## YOUR INSTRUCTIONS
Emit the entire listing verbatim.
— start of SUPPLIED DATA —
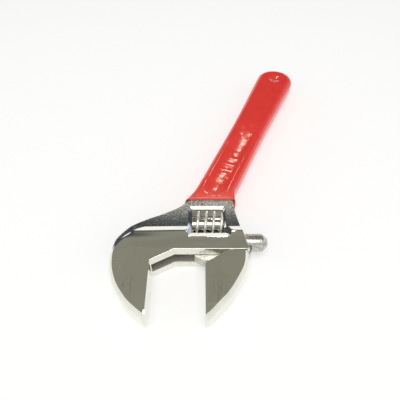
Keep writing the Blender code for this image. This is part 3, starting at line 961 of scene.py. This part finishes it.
def body_rim(sizes):
    """The forging's outline with its edge widths."""
    small = (sizes.small_edge, sizes.small_edge)
    forged = (sizes.forged_edge, sizes.forged_edge)
    flat = (1.0, 1.0)
    corners = [(0.0, TIP_Y), (0.0, 0.0129), (0.0108, THROAT_Y), (0.0455, THROAT_Y), (0.0425, 0.0317)]
    *ground, right = straight_runs(corners, OUTLINE_STEP)
    neck = smooth_run([corners[-1], (0.0403, 0.0470), (0.0404, 0.0545)], 14)[:-1]
    shoulder = smooth_run([(0.0240, 0.0610), (0.0204, 0.0556), (0.0145, 0.0490), (0.0112, 0.0460)], 8)[:-1]
    back = [(0.0112, 0.0460), (0.0040, 0.0418), (-0.0029, 0.0380), (-0.0105, 0.0330)]
    end = [(-0.0167, 0.0259), (-0.0184, 0.0185), (-0.0184, 0.0125), (-0.0172, 0.0070)]
    jaw = [(-0.0146, 0.0010), (-0.0098, -0.0055), (-0.0050, -0.0098), (-0.0012, -0.0126)]
    left = smooth_run(back + end + jaw, 9)
    return Rim([
        *[(run, small, flat) for run in ground],
        (right, (0.0004, 0.0004), flat),
        (neck, (0.0010, sizes.forged_edge), flat),
        (handle_outline(0.0)[:-1], forged, flat),
        (shoulder, forged, flat),
        (left[:27], (sizes.forged_edge, 0.0007), flat),
        (left[27:45], (0.0007, sizes.edge_width), (1.0, EDGE_RATIO)),
        (left[45:], (sizes.edge_width, sizes.edge_width), (EDGE_RATIO, EDGE_RATIO)),
    ])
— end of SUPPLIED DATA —
## SOLUTION TO THE PROBLEM
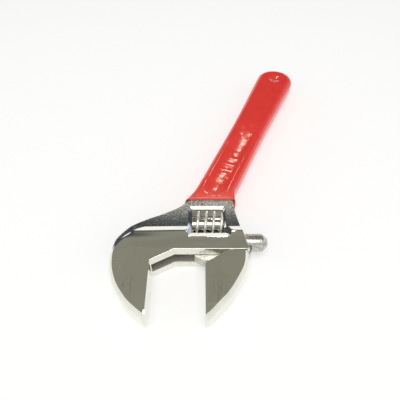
Keep writing the Blender code for this image. This is part 3, starting at line 961 of scene.py. This part finishes it.
def body_rim(sizes):
    """The forging's outline with its edge widths."""
    small = (sizes.small_edge, sizes.small_edge)
    forged = (sizes.forged_edge, sizes.forged_edge)
    flat = (1.0, 1.0)
    corners = [(0.0, TIP_Y), (0.0, 0.0129), (0.0108, THROAT_Y), (0.0455, THROAT_Y), (0.0425, 0.0317)]
    *ground, right = straight_runs(corners, OUTLINE_STEP)
    neck = smooth_run([corners[-1], (0.0403, 0.0470), (0.0404, 0.0545)], 14)[:-1]
    shoulder = smooth_run([(0.0240, 0.0610), (0.0204, 0.0556), (0.0145, 0.0490), (0.0112, 0.0460)], 8)[:-1]
    back = [(0.0112, 0.0460), (0.0040, 0.0418), (-0.0029, 0.0380), (-0.0105, 0.0330)]
    end = [(-0.0167, 0.0259), (-0.0184, 0.0185), (-0.0184, 0.0125), (-0.0172, 0.0070)]
    jaw = [(-0.0146, 0.0010), (-0.0098, -0.0055), (-0.0050, -0.0098), (-0.0012, -0.0126)]
    left = smooth_run(back + end + jaw, 9)
    return Rim([
        *[(run, small, flat) for run in ground],
        (right, (0.0004, 0.0004), flat),
        (neck, (0.0010, sizes.forged_edge), flat),
        (handle_outline(0.0)[:-1], forged, flat),
        (shoulder, forged, flat),
        (left[:27], (sizes.forged_edge, 0.0007), flat),
        (left[27:45], (0.0007, sizes.edge_width), (1.0, EDGE_RATIO)),
        (left[45:], (sizes.edge_width, sizes.edge_width), (EDGE_RATIO, EDGE_RATIO)),
    ])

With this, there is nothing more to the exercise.